Task brief: Only the lines from the start up to and including the line containing "CAGE_RING_SEAT = 0.0005" should be repeated, word for word.
________________________________________
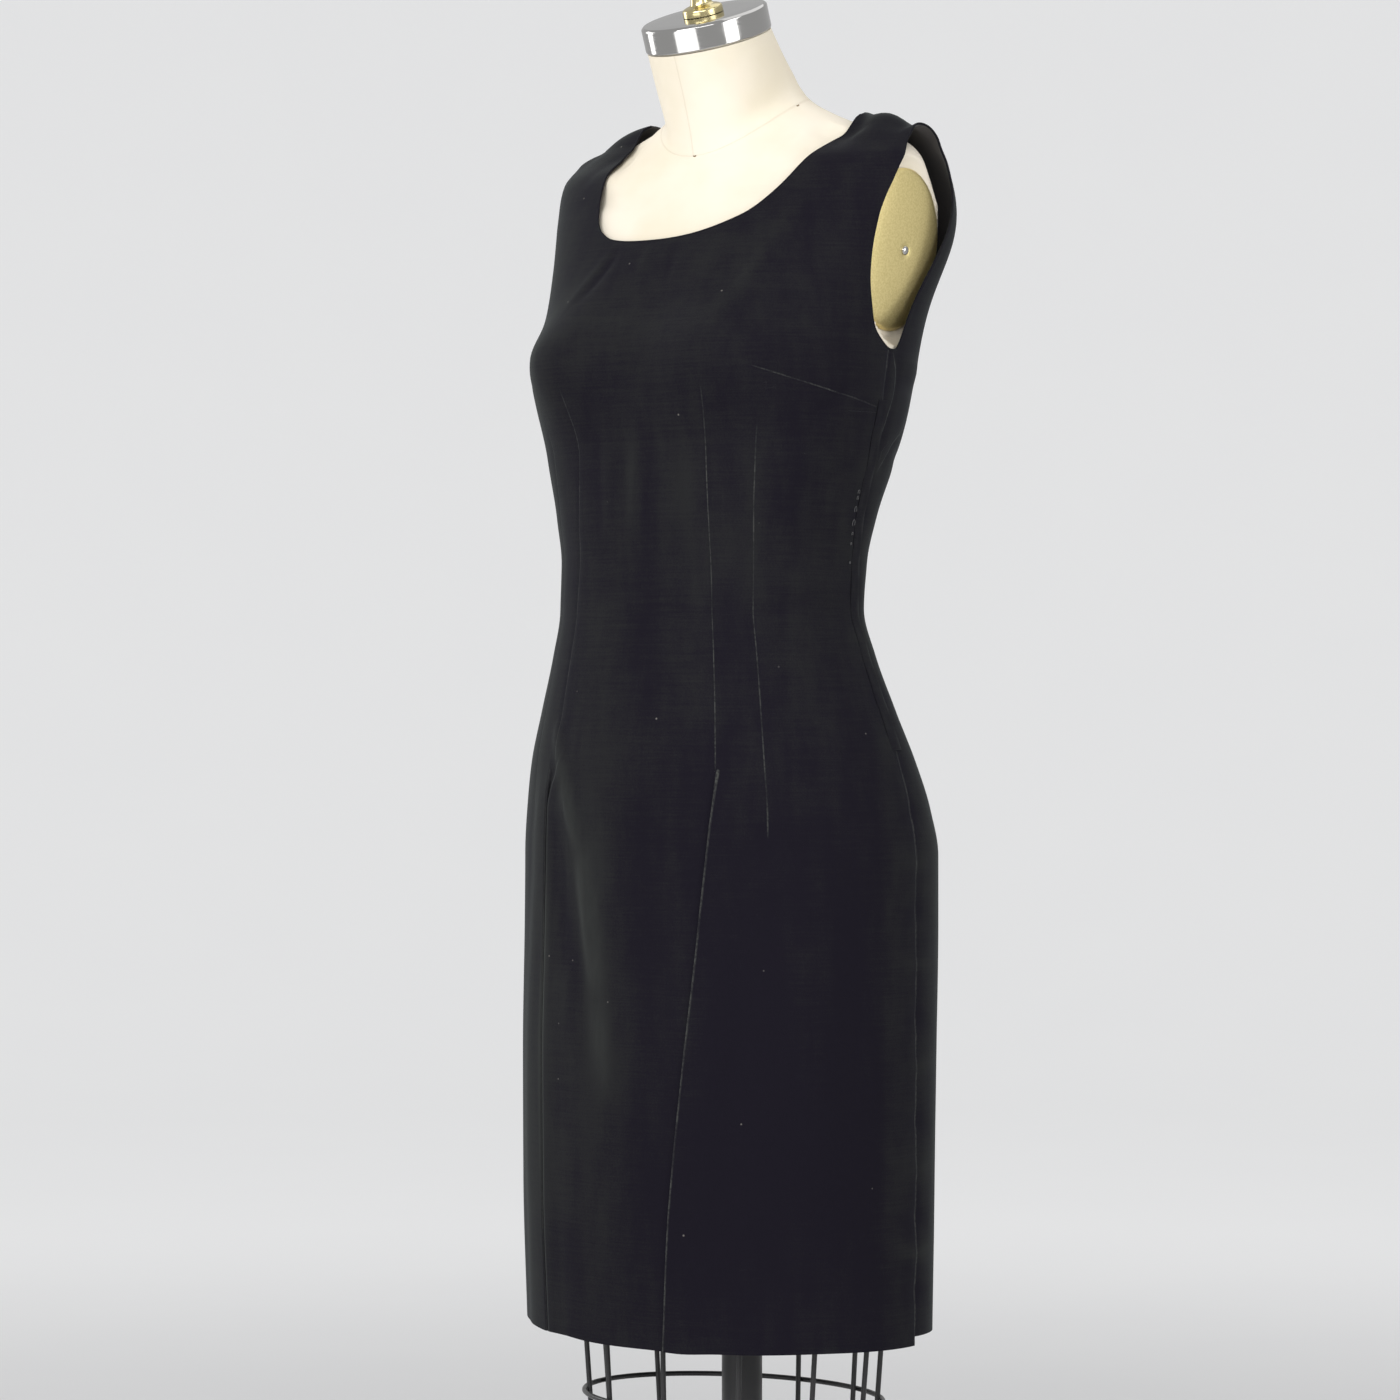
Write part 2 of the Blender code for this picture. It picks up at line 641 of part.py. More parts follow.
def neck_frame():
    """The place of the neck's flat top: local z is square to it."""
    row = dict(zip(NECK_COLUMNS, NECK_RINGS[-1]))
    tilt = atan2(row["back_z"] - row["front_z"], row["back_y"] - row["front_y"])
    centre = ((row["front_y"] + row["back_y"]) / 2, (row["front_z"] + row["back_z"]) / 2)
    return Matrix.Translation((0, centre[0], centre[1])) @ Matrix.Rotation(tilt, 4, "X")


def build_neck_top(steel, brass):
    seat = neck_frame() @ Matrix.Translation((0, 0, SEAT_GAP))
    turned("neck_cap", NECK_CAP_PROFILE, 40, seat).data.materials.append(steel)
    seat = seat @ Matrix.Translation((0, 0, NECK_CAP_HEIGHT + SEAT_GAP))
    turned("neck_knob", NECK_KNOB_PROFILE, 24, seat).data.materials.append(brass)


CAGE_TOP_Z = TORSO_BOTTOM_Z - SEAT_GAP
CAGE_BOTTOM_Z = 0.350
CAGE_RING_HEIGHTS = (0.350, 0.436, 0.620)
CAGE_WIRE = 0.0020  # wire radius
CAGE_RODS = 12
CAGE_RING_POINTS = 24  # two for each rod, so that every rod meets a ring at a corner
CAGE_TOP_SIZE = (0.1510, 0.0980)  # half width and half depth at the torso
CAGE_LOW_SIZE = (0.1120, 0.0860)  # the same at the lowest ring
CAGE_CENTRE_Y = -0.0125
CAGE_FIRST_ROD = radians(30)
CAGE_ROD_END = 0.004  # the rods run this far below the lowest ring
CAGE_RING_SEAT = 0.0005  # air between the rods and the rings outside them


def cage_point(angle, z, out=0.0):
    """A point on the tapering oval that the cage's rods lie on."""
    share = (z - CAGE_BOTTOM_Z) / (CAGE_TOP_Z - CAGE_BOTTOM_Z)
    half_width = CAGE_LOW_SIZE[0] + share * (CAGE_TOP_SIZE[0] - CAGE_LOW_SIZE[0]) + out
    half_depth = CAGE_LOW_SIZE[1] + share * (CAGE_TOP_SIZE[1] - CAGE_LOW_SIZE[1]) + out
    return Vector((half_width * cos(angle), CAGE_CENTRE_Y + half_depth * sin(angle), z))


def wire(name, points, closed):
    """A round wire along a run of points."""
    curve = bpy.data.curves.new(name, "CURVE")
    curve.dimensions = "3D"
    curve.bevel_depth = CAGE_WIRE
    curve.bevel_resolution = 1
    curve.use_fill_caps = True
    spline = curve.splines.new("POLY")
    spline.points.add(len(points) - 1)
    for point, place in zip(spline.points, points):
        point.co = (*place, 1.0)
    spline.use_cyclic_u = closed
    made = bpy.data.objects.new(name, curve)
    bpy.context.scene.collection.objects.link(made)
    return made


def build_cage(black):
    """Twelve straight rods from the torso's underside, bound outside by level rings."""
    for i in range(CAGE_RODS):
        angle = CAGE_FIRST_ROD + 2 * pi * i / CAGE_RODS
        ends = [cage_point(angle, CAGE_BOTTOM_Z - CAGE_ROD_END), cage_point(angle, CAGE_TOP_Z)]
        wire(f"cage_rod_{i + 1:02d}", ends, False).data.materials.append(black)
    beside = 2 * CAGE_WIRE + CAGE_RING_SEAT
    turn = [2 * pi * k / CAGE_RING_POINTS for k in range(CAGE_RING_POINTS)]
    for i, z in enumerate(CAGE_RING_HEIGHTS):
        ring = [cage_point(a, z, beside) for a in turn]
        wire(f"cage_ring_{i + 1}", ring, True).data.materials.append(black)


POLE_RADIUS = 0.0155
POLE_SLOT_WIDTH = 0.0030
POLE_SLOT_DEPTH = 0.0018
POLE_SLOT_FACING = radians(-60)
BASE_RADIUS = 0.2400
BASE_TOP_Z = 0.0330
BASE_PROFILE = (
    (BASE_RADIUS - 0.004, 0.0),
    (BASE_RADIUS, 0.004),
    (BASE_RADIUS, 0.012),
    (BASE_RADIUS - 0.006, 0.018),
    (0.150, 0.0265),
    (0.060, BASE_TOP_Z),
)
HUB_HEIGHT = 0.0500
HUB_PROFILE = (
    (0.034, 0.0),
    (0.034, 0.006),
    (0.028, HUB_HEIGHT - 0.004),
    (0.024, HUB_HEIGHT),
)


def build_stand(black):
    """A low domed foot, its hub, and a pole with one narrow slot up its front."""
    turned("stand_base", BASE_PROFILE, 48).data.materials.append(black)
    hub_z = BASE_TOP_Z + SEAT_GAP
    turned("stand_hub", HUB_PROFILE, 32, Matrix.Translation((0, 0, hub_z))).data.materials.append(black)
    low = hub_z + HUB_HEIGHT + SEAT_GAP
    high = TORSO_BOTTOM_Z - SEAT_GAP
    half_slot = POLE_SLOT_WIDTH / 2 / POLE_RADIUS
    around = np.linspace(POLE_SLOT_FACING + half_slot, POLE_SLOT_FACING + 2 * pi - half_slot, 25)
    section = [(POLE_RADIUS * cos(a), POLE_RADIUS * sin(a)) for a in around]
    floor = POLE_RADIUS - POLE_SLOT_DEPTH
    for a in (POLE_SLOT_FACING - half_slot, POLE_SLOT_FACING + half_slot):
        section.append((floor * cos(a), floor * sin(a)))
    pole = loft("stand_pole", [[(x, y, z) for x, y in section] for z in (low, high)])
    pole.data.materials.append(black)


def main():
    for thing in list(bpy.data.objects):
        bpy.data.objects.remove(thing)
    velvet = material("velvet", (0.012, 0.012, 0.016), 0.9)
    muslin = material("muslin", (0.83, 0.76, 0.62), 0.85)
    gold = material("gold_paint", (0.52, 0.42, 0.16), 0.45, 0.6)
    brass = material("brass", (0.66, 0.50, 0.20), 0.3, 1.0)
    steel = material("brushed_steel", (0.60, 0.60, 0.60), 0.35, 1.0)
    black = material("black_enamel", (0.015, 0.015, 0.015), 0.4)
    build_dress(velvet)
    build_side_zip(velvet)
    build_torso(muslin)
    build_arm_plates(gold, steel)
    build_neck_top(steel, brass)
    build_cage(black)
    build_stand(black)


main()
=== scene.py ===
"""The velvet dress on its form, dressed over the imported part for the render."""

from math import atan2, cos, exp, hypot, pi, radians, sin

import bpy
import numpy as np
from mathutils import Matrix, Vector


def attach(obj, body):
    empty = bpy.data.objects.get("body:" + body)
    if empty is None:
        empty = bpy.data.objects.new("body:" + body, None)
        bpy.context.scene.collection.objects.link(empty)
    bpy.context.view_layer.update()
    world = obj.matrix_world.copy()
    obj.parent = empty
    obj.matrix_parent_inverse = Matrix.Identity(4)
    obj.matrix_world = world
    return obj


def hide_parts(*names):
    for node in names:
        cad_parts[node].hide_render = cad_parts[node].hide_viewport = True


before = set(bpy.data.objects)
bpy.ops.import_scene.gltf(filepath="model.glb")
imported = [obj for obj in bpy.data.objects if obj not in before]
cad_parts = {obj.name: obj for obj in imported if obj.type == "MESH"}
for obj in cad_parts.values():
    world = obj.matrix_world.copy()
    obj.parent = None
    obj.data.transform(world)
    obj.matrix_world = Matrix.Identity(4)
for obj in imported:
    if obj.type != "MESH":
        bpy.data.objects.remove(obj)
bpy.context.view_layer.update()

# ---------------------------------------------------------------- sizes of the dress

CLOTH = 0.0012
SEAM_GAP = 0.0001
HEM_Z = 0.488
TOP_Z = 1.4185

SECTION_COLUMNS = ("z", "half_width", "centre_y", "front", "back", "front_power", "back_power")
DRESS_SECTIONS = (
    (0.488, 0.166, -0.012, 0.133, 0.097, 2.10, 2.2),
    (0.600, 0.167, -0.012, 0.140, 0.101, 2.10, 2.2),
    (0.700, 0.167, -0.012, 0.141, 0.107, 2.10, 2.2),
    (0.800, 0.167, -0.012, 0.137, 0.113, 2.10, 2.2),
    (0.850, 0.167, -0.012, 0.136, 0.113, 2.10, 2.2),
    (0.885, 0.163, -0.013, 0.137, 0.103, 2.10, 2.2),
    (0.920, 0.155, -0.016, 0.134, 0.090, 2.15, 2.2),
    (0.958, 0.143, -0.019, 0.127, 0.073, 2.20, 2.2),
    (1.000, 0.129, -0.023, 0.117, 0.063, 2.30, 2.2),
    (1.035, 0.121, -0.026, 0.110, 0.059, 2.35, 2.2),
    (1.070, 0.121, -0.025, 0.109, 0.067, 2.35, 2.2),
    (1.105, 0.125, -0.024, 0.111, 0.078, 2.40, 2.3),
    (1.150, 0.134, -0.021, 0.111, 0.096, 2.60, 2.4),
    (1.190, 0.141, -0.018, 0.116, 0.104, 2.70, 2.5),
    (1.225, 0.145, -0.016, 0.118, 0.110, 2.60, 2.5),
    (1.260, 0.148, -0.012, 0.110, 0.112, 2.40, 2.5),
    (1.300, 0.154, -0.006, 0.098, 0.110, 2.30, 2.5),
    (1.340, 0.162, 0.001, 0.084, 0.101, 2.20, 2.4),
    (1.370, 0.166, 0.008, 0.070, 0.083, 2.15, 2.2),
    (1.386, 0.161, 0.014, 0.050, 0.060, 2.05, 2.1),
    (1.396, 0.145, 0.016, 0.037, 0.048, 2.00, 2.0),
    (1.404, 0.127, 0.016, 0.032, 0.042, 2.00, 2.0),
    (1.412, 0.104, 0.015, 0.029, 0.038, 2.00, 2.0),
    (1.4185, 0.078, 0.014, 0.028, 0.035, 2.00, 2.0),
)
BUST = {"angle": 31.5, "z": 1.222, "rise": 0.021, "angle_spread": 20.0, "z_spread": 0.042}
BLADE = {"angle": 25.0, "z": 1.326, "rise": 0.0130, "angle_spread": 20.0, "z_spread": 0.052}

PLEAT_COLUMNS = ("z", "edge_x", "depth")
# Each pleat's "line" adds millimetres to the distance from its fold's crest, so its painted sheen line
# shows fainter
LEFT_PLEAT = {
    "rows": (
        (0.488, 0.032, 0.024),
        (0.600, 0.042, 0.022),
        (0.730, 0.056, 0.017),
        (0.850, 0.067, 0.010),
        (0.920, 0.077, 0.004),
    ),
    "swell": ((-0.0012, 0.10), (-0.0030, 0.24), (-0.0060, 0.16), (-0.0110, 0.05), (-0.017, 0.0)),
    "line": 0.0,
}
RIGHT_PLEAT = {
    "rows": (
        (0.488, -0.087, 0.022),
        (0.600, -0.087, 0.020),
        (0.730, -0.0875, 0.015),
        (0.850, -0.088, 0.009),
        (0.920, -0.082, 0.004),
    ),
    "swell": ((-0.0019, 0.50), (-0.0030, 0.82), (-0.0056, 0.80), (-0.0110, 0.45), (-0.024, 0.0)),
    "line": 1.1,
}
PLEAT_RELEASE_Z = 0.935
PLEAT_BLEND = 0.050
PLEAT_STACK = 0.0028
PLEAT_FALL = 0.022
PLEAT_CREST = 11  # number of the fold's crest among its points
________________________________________
Response for this exercise:
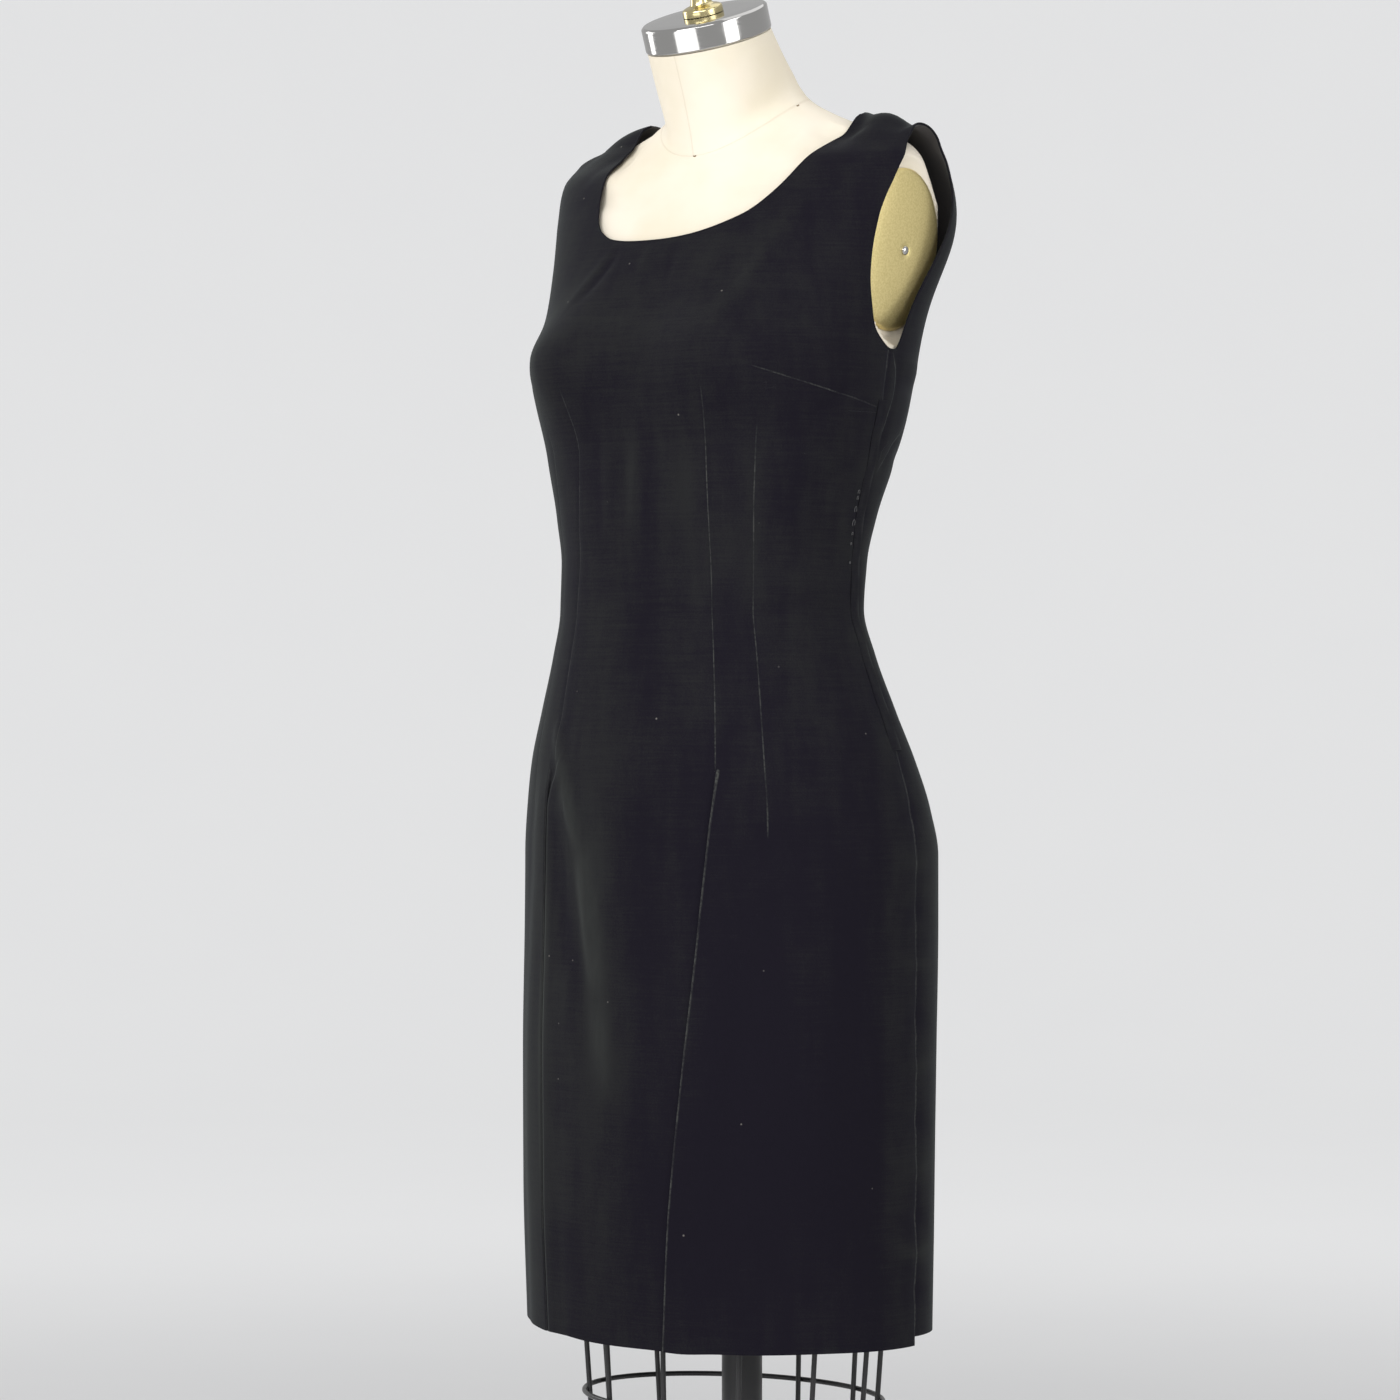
Write part 2 of the Blender code for this picture. It picks up at line 641 of part.py. More parts follow.
def neck_frame():
    """The place of the neck's flat top: local z is square to it."""
    row = dict(zip(NECK_COLUMNS, NECK_RINGS[-1]))
    tilt = atan2(row["back_z"] - row["front_z"], row["back_y"] - row["front_y"])
    centre = ((row["front_y"] + row["back_y"]) / 2, (row["front_z"] + row["back_z"]) / 2)
    return Matrix.Translation((0, centre[0], centre[1])) @ Matrix.Rotation(tilt, 4, "X")


def build_neck_top(steel, brass):
    seat = neck_frame() @ Matrix.Translation((0, 0, SEAT_GAP))
    turned("neck_cap", NECK_CAP_PROFILE, 40, seat).data.materials.append(steel)
    seat = seat @ Matrix.Translation((0, 0, NECK_CAP_HEIGHT + SEAT_GAP))
    turned("neck_knob", NECK_KNOB_PROFILE, 24, seat).data.materials.append(brass)


CAGE_TOP_Z = TORSO_BOTTOM_Z - SEAT_GAP
CAGE_BOTTOM_Z = 0.350
CAGE_RING_HEIGHTS = (0.350, 0.436, 0.620)
CAGE_WIRE = 0.0020  # wire radius
CAGE_RODS = 12
CAGE_RING_POINTS = 24  # two for each rod, so that every rod meets a ring at a corner
CAGE_TOP_SIZE = (0.1510, 0.0980)  # half width and half depth at the torso
CAGE_LOW_SIZE = (0.1120, 0.0860)  # the same at the lowest ring
CAGE_CENTRE_Y = -0.0125
CAGE_FIRST_ROD = radians(30)
CAGE_ROD_END = 0.004  # the rods run this far below the lowest ring
CAGE_RING_SEAT = 0.0005  # air between the rods and the rings outside them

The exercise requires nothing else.